Poiché il vangelo di Marco presenta Gesù come “Cristo, Figlio di Dio” sin dal primo versetto (Mc 1, 1; cfr. Mc 1, 3. 11; il titolo Figlio di Dio nel testo greco υἱοῦ θεοῦ ―, che leggiamo nella trad. CEI 2008 di Mc 1, 1, manca completamente nel Codice Sinaitico di prima mano e nel Codex Koridethi, ma si legge nel Sinaitico corretto א1, nel Codice Vaticano, nel Codex Bezae Cantabrigiensis, nel Codex Washingtonianus e in altri manoscritti meno autorevoli; con l'aggiunta dell'art. det. τοῦ tra i 2 lessemi greci citati, si trova anche nel Codice Alessandrino), qualche studioso ha sostenuto che l'ipotesi del “segreto messianico” debba essere rifiutata, senza tenere in debita considerazione il fatto, ormai incontrovertibile, che il vangelo di Marco, così come gli altri vangeli, non è una biografia di Gesù in senso storiografico (Marco non racconta nulla sulla nascita e sui primi trent'anni di vita di Gesù; non menziona nemmeno il nome del padre e cita il nome della madre solo una volta, in Mc 6, 3), ma un testo di predicazione e di propaganda, che riflette la fede della comunità cristiana in cui visse l'autore, il quale espone in forma narrativa la sua concezione cristologica: i vangeli sono opere di teologia, non di storia.

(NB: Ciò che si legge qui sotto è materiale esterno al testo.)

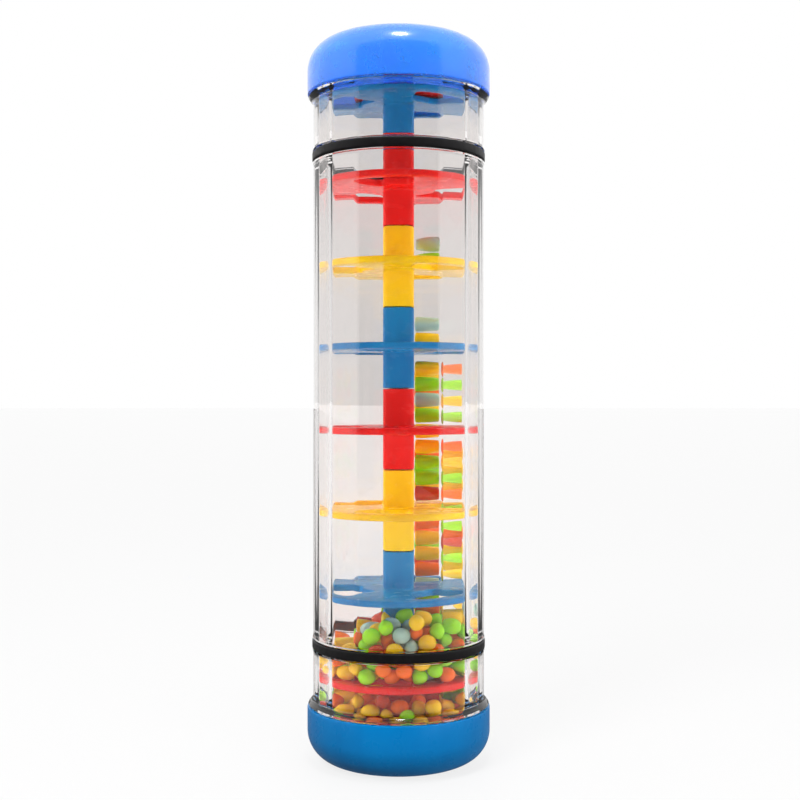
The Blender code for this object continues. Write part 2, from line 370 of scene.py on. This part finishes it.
def cap_profile(boss_top):
    bore = CAP_R - CAP_WALL
    rim = BASE + CAP_RIM
    socket = ROD_R + GAP
    return (
        [(0, BASE), ((CAP_R - CAP_ROUND) * 0.5, BASE)]
        + arc((CAP_R - CAP_ROUND, BASE + CAP_ROUND), CAP_ROUND, 270, 360, 18)
        + [(CAP_R, rim - SOFT_EDGE), (CAP_R - 0.0001, rim - 0.0001), (CAP_R - SOFT_EDGE, rim)]
        + [(bore + EDGE, rim), (bore, rim - EDGE), (bore, BASE + CAP_LEDGE)]
        + [(CAP_WELL_R + SOFT_EDGE, BASE + CAP_LEDGE), (CAP_WELL_R, BASE + CAP_LEDGE - SOFT_EDGE)]
        + [(CAP_WELL_R, BASE + CAP_END_WALL + CAP_WELL_CORNER)]
        + [(CAP_WELL_R - CAP_WELL_CORNER, BASE + CAP_END_WALL)]
        + [(HUB_R + 0.0003, BASE + CAP_END_WALL), (HUB_R, BASE + CAP_END_WALL + 0.0003)]
        + [(HUB_R, boss_top - EDGE), (HUB_R - EDGE, boss_top), (socket, boss_top)]
        + [(socket, boss_top - SOCKET_DEPTH), (0, boss_top - SOCKET_DEPTH)]
    )


def build_caps(lower_material, upper_material):
    stack_bottom = DISC_BOXES[0][0].z
    stack_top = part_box("top_collar")[1].z
    lower = turn(cap_profile(stack_bottom - GAP))
    upper = turn(upside_down(cap_profile(BASE + TOP - stack_top - GAP)))
    add_piece("bottom_cup", lower, lower_material, replaces=["bottom_cap"])
    add_piece("top_cup", upper, upper_material, replaces=["top_cap"])


def build_rubber_ring(name, node, material):
    low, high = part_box(node)
    middle, half, outer = (low.z + high.z) / 2, (high.z - low.z) / 2, high.x
    inner = outer - RING_THICKNESS
    section = []
    corners = ((outer, half, 0), (inner, half, 90), (inner, -half, 180), (outer, -half, 270))
    for radius, height, start in corners:
        centre_r = radius - RING_ROUND if radius == outer else radius + RING_ROUND
        centre_z = height - RING_ROUND if height > 0 else height + RING_ROUND
        section += arc((centre_r, middle + centre_z), RING_ROUND, start, start + 90, 5)
    add_piece(name, turn(section, closed=True), material, replaces=[node], smooth_angle=60)


# ---------------------------------------------------------------- discs


def circle(centre, radius, count):
    return [
        (centre[0] + radius * cos(2 * pi * i / count), centre[1] + radius * sin(2 * pi * i / count))
        for i in range(count)
    ]


def loop_at(shape, points, height):
    return [shape.verts.new((x, y, height)) for x, y in points]


def edges_of(shape, loop):
    return [
        shape.edges.get((a, b)) or shape.edges.new((a, b)) for a, b in zip(loop, loop[1:] + loop[:1])
    ]


def opening_centres(first):
    return [first + 2 * pi * i / OPENINGS for i in range(OPENINGS)]


def opening_outline(middle, grow):
    """A sector of a ring with rounded corners, grown outwards by a little."""
    corner = OPENING_CORNER
    outer_c, inner_c = OPENING_OUT_R - corner, OPENING_IN_R + corner
    outer_a = OPENING_HALF - asin(corner / outer_c)
    inner_a = OPENING_HALF - asin(corner / inner_c)
    side = degrees(OPENING_HALF) + 90
    points = arc((0, 0), OPENING_OUT_R + grow, -degrees(outer_a), degrees(outer_a), 20)
    corners = ((outer_c, outer_a, degrees(outer_a), side), (inner_c, inner_a, side, 180 + degrees(inner_a)))
    right = []
    for radius, angle, start, end in corners:
        right += arc((radius * cos(angle), radius * sin(angle)), corner + grow, start, end, 6)[1:]
    inner = arc((0, 0), OPENING_IN_R - grow, degrees(inner_a), -degrees(inner_a), 14)[1:-1]
    left = [(x, -y) for x, y in reversed(right)]
    turned_points = []
    for x, y in points + right + inner + left[:-1]:
        turned_points.append((x * cos(middle) - y * sin(middle), x * sin(middle) + y * cos(middle)))
    return turned_points


def plate_shape(plate_z, half, hub_low, hub_high, first_opening):
    """A plate with rounded rims and three openings, moulded with a bored hub."""
    shape = bmesh.new()
    edge = min(0.0005, half * 0.7)
    steps = ((edge, 0), (edge * 0.3, edge * 0.3), (0, edge))  # inset from the rim, drop from the face
    outlines = [lambda inset: circle((0, 0), DISC_R - inset, 144)]
    for middle in opening_centres(first_opening):
        outlines.append(lambda inset, m=middle: opening_outline(m, 0.6 * inset))
    top_edges, bottom_edges = [], []
    for outline in outlines:
        loops = [loop_at(shape, outline(inset), plate_z + half - drop) for inset, drop in steps]
        loops += [loop_at(shape, outline(inset), plate_z - half + drop) for inset, drop in reversed(steps)]
        for first, second in zip(loops, loops[1:]):
            bridge(shape, first, second)
        top_edges += edges_of(shape, loops[0])
        bottom_edges += edges_of(shape, loops[-1])
    bore = ROD_R + GAP
    fillet = 0.0006
    top = arc((HUB_R + fillet, plate_z + half + fillet), fillet, 270, 180, 4)
    bottom = arc((HUB_R + fillet, plate_z - half - fillet), fillet, 90, 180, 4)
    if hub_high - plate_z - half < 2 * fillet:
        top = [(HUB_R, plate_z + half)]
    top += [(HUB_R, hub_high - HUB_EDGE), (HUB_R - HUB_EDGE, hub_high), (bore, hub_high)]
    bottom += [(HUB_R, hub_low + HUB_EDGE), (HUB_R - HUB_EDGE, hub_low), (bore, hub_low)]
    rings = {}
    for side, profile in (("top", top), ("bottom", bottom)):
        rings[side] = [loop_at(shape, circle((0, 0), r, 64), z) for r, z in profile]
        for first, second in zip(rings[side], rings[side][1:]):
            bridge(shape, first, second)
    bridge(shape, rings["top"][-1], rings["bottom"][-1])
    for side, edges in (("top", top_edges), ("bottom", bottom_edges)):
        edges += edges_of(shape, rings[side][0])
        bmesh.ops.triangle_fill(shape, use_beauty=True, use_dissolve=False, edges=edges)
    return shape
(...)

Drasticamente Albert Schweitzer scrive: Il Gesù di Nazareth che comparve come Messia, annunciò letica del regno di Dio, fondò sulla terra il regno dei cieli e morì per consacrare la sua opera, non è mai esistito” (Albert Schweitzer, Storia della ricerca sulla vita di Gesù, a cura di F. Coppellotti, Paideia, Brescia 1986, p. 744): queste parole non significano che lo Schweitzer non credesse all'esistenza storica di Gesù, ma evidenziano il suo rifiuto delle rappresentazioni di Gesù in auge ai suoi tempi, che, pur essendo fondate sul NT, non rispecchiavano la verità storica.

Non ritengo necessario prendere in esame l'esegesi del testo marciano proposta da Mariano Herranz Marco e da alcuni suoi discepoli, perché è assai arduo e aleatorio ricostruire le possibili tradizioni aramaiche antecedenti, che sarebbero alla base di alcune parti del vangelo di Marco, e soprattutto perché l'esistenza di un originale aramaico del vangelo di Marco, scritto in Palestina pochissimi anni dopo la morte di Gesù, non è ― come ritiene ragionevolmente la maggioranza dei biblisti ― sufficientemente provata.